Justice Barrett Goes Global: How One Confirmation Shrank American Moral Authority to Carry-On Size
Amy Coney Barrett and the Spectacular Collapse of American Exceptionalism: A Global View From the Cheap Seats
By Our Man in the Departures Lounge
The rest of the planet first met Amy Coney Barrett on a Monday night in late September 2020, when she materialized beside Donald Trump like an impeccably-coiffed genie summoned by a reality-TV rub of the constitutional lamp. Europeans, sipping their second lockdown Negronis, blinked at the television and wondered if the United States had quietly switched genres from political drama to ecclesiastical cosplay. In Latin America, where supreme-court appointments are usually settled by whoever is least under indictment, the spectacle looked almost quaint—like watching a theocracy assemble itself in IKEA flat-pack.
Barrett’s confirmation eight days before the U.S. election was less a judicial appointment than a geopolitical event. Overnight, the global betting markets on American abortion rights, gun laws, and environmental regulation swung harder than a British minister’s resignation letter. Singaporean hedge funds, ever the vultures of volatility, bought carbon-heavy U.S. equities on the hunch that the Environmental Protection Agency was about to become a decorative appendage. German car executives—who still pretend to care about emissions when cameras are present—sent silent thank-you notes to whatever deity keeps the American judiciary allergic to science.
Overseas, the elevation of a 48-year-old mother of seven with a Federalist Society loyalty card was read less as a triumph of conservative jurisprudence and more as a data point in the ongoing de-Americanization of American values. Canada, perennially anxious about living above a meth lab, started drafting contingency plans for a post-Roe refugee stream—because nothing says “neighbourly concern” like preparing welcome packets for Ohio teenagers with an unwanted souvenir from prom night. Across the Atlantic, French diplomats, who normally need three bottles of Bordeaux to discuss religion without rolling their eyes, held discreet seminars on “la laïcité à l’américaine,” which translates roughly to “how to sound shocked while secretly admiring the efficiency.”

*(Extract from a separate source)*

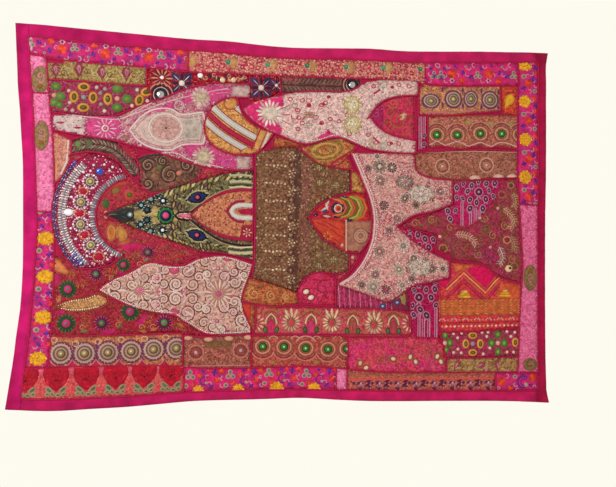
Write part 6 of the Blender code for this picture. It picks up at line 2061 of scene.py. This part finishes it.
work = cut("purple_flowers_upper", [(466, -366), (540, -361), (618, -356), (616, -380), (590, -425),
    (560, -462), (505, -502), (460, -492), (402, -462), (428, -448), (462, -436)], purple_flowered,
    level=2.3, wash=0.85, shade=1.16, sharp=40)
purple_buds(work, ((494, -372, 6), (519, -376, 7), (540, -364, 6), (564, -369, 7), (590, -367, 8),
    (507, -393, 7), (541, -394, 12), (572, -389, 6), (585, -405, 6), (492, -414, 6), (514, -417, 7),
    (534, -425, 7), (562, -414, 8), (514, -443, 8), (553, -442, 8), (447, -452, 7), (470, -450, 6),
    (454, -474, 7), (474, -384, 7), (474, -412, 6)), ((490, -424, -494), (516, -452, -498),
    (530, -440, -480), (542, -446, -474)))
work.finish_off()

work = cut("purple_flowers_notch", [(298, -502), (345, -510), (412, -524), (412, -575), (380, -568),
    (340, -548)], purple_flowered, level=2.3, wash=1.3, shade=1.2, sharp=40)
purple_buds(work, ((332, -531, 8), (358, -522, 8), (379, -534, 8), (403, -535, 7), (362, -552, 7),
    (390, -558, 8), (334, -510, 6), (316, -518, 5)))
work.finish_off()


# Chevron patch
# Orange cloth worked with a yellow zigzag over hot pink, two small gold pyramids, a gold basket band and
# two rows of pale tufts. Purple, petalled and olive borders fill in beside and below it.
chevron_cloth = brocade("orange chevron cloth", "#CC4440", "#D03064", "#D86C48", 18, cut=0.5, lines=0.35)
work = cut("chevron_patch", [(455, -600), (500, -604), (560, -610), (602, -640), (668, -660), (672, -780),
    (600, -790), (520, -797), (424, -798), (420, -720), (418, -650), (452, -646)], chevron_cloth, wash=0.95,
    shade=1.06, sharp=40)
work.ground("#E06048 #C02C50 #D8583C #C83464", 0.6, 8, (9, 3), turn=0)
worked(work, [(514, -604), (578, -612), (592, -650), (562, -678), (526, -648), (508, -628)], "#DC0858",
    "#E82870 #C00848", 0.9, turn=40)
worked(work, [(412, -640), (450, -648), (466, -656), (442, -676), (412, -656)], "#DC0858",
    "#E82870 #C00848", 0.9)
worked(work, [(604, -652), (668, -664), (670, -705), (590, -705)], "#DC6038", "#E8784C #C84838", 0.7)
worked(work, [(462, -602), (545, -606), (538, -620), (505, -616), (470, -630)], "#D8703C",
    "#E88C54 #B8483C", 0.9)
for shift, thread, width in ((0, "#F8B868", 6), (-11, "#E07840", 4), (-19, "#D02860", 5),
        (-27, "#A81840", 4), (11, "#E88048", 4)):
    work.line([(405, -648 + shift), (443, -679 + shift), (496, -630 + shift), (562, -686 + shift),
        (592, -652 + shift), (606, -640 + shift)], width, thread, 1.6)
for x, z in ((498, -693), (621, -689)):
    for step, wide in enumerate((20, 15, 9)):
        work.fill([(x - wide, z - 9 + 7 * step), (x + wide, z - 9 + 7 * step), (x + wide, z - 1 + 7 * step),
            (x - wide, z - 1 + 7 * step)], ["#F8C82C", "#ECB828", "#FFE070"][step], 1.9, 4)
work.fill([(415, -706), (672, -700), (672, -750), (415, -755)], "#C86434", 0.9)
for row, thread in enumerate(("#E0904C", "#C0602C", "#E89C54", "#C86834", "#DC8848", "#B85C30")):
    z = -711 - 7.5 * row
    work.row([(416, z), (672, z + 5)], 12.5, STITCH, (14, 6), [thread, "#F0AC60"], 1.6,
        turn=[24, -24][row % 2])
for z, pitch, wide, tuft in ((-764, 35, 9, "#F8B890"), (-784, 12.5, 3.4, "#F4A468")):
    for k, x in enumerate(np.arange(432, 672, pitch)):
        high = z + (x - 430) * 0.02
        if wide > 5:
            work.line([(x - wide, high - 4), (x - wide / 3, high + 3), (x, high - 2),
                (x + wide / 3, high + 3), (x + wide, high - 4)], 4.4, tuft, 1.8)
            work.sew(DOME, (x + pitch / 2, high - 2), (4, 4), 0, "#E87C50", 1.6)
        else:
            work.sew(DOME, (x, high), (4, 3.6), 0, [tuft, "#FCD8B8"][k % 2], 1.9)
work.line([(420, -774), (672, -769)], 3, "#A81838", 1.2)
work.finish_off()

work = cut("purple_flowers_lower", [(336, -668), (375, -660), (421, -656), (424, -740), (427, -814),
    (380, -816), (342, -814), (338, -740)], purple_flowered, wash=1.15, shade=1.06)
purple_buds(work, ((362, -666, 6), (383, -679, 7), (409, -677, 8), (362, -701, 12), (398, -701, 8),
    (343, -724, 7), (366, -735, 8), (413, -722, 7), (385, -752, 9), (347, -750, 7), (347, -680, 6),
    (410, -658, 5)), ((363, -745, -816), (376, -762, -816), (392, -762, -816), (413, -732, -816)))
work.finish_off()

work = cut("petalled_border_right", [(431, -802), (520, -800), (600, -796), (662, -792), (664, -830),
    (662, -868), (560, -870), (446, -872), (438, -840)], plum_silk, wash=1.25, shade=1.02)
work.ground("#C05C7C #8A6650 #983858 #B0806C #6A6A44", 0.7, 8)
# Green domes, each with a smaller, lighter green dome in its middle as a painted highlight.
for x, z, wide, high in ((600, -806, 11, 12), (600, -856, 11, 12), (581, -831, 12, 13), (619, -831, 12, 13),
        (441, -808, 10, 12), (455, -830, 11, 13), (444, -850, 9, 10)):
    work.sew(DOME, (x, z), (wide, high), 0, "#3E8A34", 1.4)
    work.sew(DOME, (x, z), (wide * 0.55, high * 0.6), 0, "#8AB440", 2.2)
for x, z, turn in ((523, -809, 0), (502, -833, 90), (546, -833, 90), (523, -858, 0), (653, -829, 90)):
    ringed_eye(work, (x, z), 14, 10.5, turn, "#E0A848", "#7C8A24", "#5C6A1C")
work.sew(DOME, [(440, -831), (600, -831)], (7, 7), 0, "#ECBCA8", 2.4)
work.sew(DOME, (523, -833), (7, 7), 0, "#9CA4A4", 2.4)
for x, z in ((466, -804), (490, -802), (552, -800), (570, -799), (628, -798), (652, -800), (466, -858),
        (489, -859), (555, -862), (575, -845), (628, -857), (648, -857), (478, -816), (566, -812),
        (640, -812), (479, -848)):
    work.sew(DOME, (x, z), 4.8, 0, "#F0DCC4", 1.8)
work.finish_off()

work = cut("olive_border_right", [(447, -876), (560, -875), (658, -873), (660, -917), (560, -916),
    (449, -914)], olive_silk, wash=1.15)
work.ground("#8A7E48 #CCC888 #A8A058 #A0744C", 0.7, 8, (9, 3), turn=35)
for x, z, turn in ((474, -900, 60), (540, -896, 30), (608, -904, 100), (578, -888, 240), (642, -892, 250)):
    work.sew(TEAR, (x - 8, z - 8), (34, 20), turn, "#A84858", 1.1)
    work.sew(TEAR, (x - 6, z - 5), (24, 10), turn, "#D8948C", 1.7)
    work.line(scroll((x + 18, z + 4), 8, 1.1, turn, 12), 2.6, "#7C6A38", 1.2)
work.finish_off()


# Couched cords
# A crimson cotton cord is laid over every join and caught down with thread, so the raw edges of the
# cuts beneath it don't show. Where two patches share an edge they share its cord.
def lone_runs(path, laid, near=4.6):
    """The stretches of a closed path that no cord covers yet, each with a spot to spare at its ends."""
    bare = from_rim(laid, path) > near if len(laid) else np.full(len(path), True)
    if bare.all():
        return [(path, True)]
    first = int(np.argmin(bare))
    path, bare = np.roll(path, -first, 0), np.roll(bare, -first)
    stretches, start = [], None
    for k in range(len(path) + 1):
        on = k < len(path) and bare[k]
        if on and start is None:
            start = k
        if not on and start is not None:
            stretch = path[max(start - 1, 0) : k + 1]
            if len(stretch) > 2:
                stretches.append((stretch, False))
            start = None
    return stretches


cord_cotton = thread_like("twisted crimson cord", 0.7, grain=0.3, ply=2.6, gloss=0.2)
cord_chance = np.random.default_rng(77)
# How high a cord stands, how far it sinks between the cuts and how far it sways, in millimetres
CORD_RISE, CORD_SUNK, CORD_SWAY = 2.3, 0.7, 0.25
laid, parts, first = np.empty((0, 2)), [], 0
for outline, level, width, dye in cords:
    path = even(outline, 4.5)
    for stretch, whole in lone_runs(path, laid):
        sway = cord_chance.uniform(-CORD_SWAY, CORD_SWAY, stretch.shape)
        spots, rises, faces, runs = ribbon(stretch + sway, width / 2, CORD_RISE, whole, across=5)
        places = hang(*spots.T, level - CORD_SUNK + rises)
        # Painted shade: each cord darkens to a dark crimson along its flanks.
        colour = with_painted_shade(np.array(linear(dye)), (1 - PAINTED_DIVE_SHADE * (1 - rises / rises.max()))[:, None])
        parts.append((places, faces + first, colour, runs))
        first += len(spots)
    laid = np.vstack([laid, path])
make_piece("couched_cords", np.vstack([p[0] for p in parts]), np.vstack([p[1] for p in parts]),
    [cord_cotton], np.vstack([p[2] for p in parts]), np.vstack([p[3] for p in parts]), slot="patch_cloth")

The Barrett court’s early greatest-hits reel—curbing the EPA, blessing concealed carry, torching reproductive rights—played like a dark reboot of the West Wing for audiences already convinced that American soft power had the half-life of a TikTok trend. In Kenya, activists fighting British mining conglomerates watched the Chevron-deference funeral with popcorn in hand: if the U.S. could gut its own regulatory state, perhaps Nairobi’s courts would finally stop genuflecting to Washington’s best-practice handbooks. Meanwhile, Beijing quietly updated its propaganda slideshows: slide 17 now features a cartoon Statue of Liberty holding a six-shooter instead of a torch, captioned “自由的新风味” (“Freedom—New Flavor”).
Where Barrett truly altered the planetary mood ring was in her unapologetic fusion of personal faith and public duty. In Western Europe, where religion last influenced foreign policy sometime around the Treaty of Westphalia, her jurisprudence reads like juris-imprudence—law performed as devotional theater. Yet even agnostic Brussels cannot ignore the export value: American tech giants, newly emboldened by a court allergic to regulation, ship algorithmic misinformation across borders faster than Belgian customs can confiscate British ham sandwiches. The global South, long lectured on secular governance by Foggy Bottom types who couldn’t find their own Bible without Siri, now enjoys the spectacle of the lecturer caught plagiarizing Leviticus.
Financial markets, those finely-tuned seismographs of elite panic, offer the clearest metric of Barrett’s worldwide ripple. When the court hinted it might kneecap the administrative state, the dollar strengthened—because nothing attracts capital like the promise that America’s government will do even less. Emerging-market central bankers, accustomed to Washington sermons about rule-of-law sanctity, now watch U.S. judges dismantle precedent with the glee of a toddler toppling Jenga blocks. Irony, like debt, compounds.
And so we arrive at the grim punchline: the rest of the planet once viewed the U.S. Supreme Court as the adult table of liberal democracy. Under Barrett & Co., it looks more like the kids’ corner, albeit one with lifetime tenure and an alarming supply of crayons. The world will adapt—hedge, diversify, pivot to China’s yuan, Europe’s GDPR, or simply invest in popcorn futures. But every time Justice Barrett smiles beatifically from the bench, a thousand foreign-policy briefings quietly shred the section titled “American moral authority.” That document, it turns out, had an expiration date stapled to the original Roe opinion. Who knew?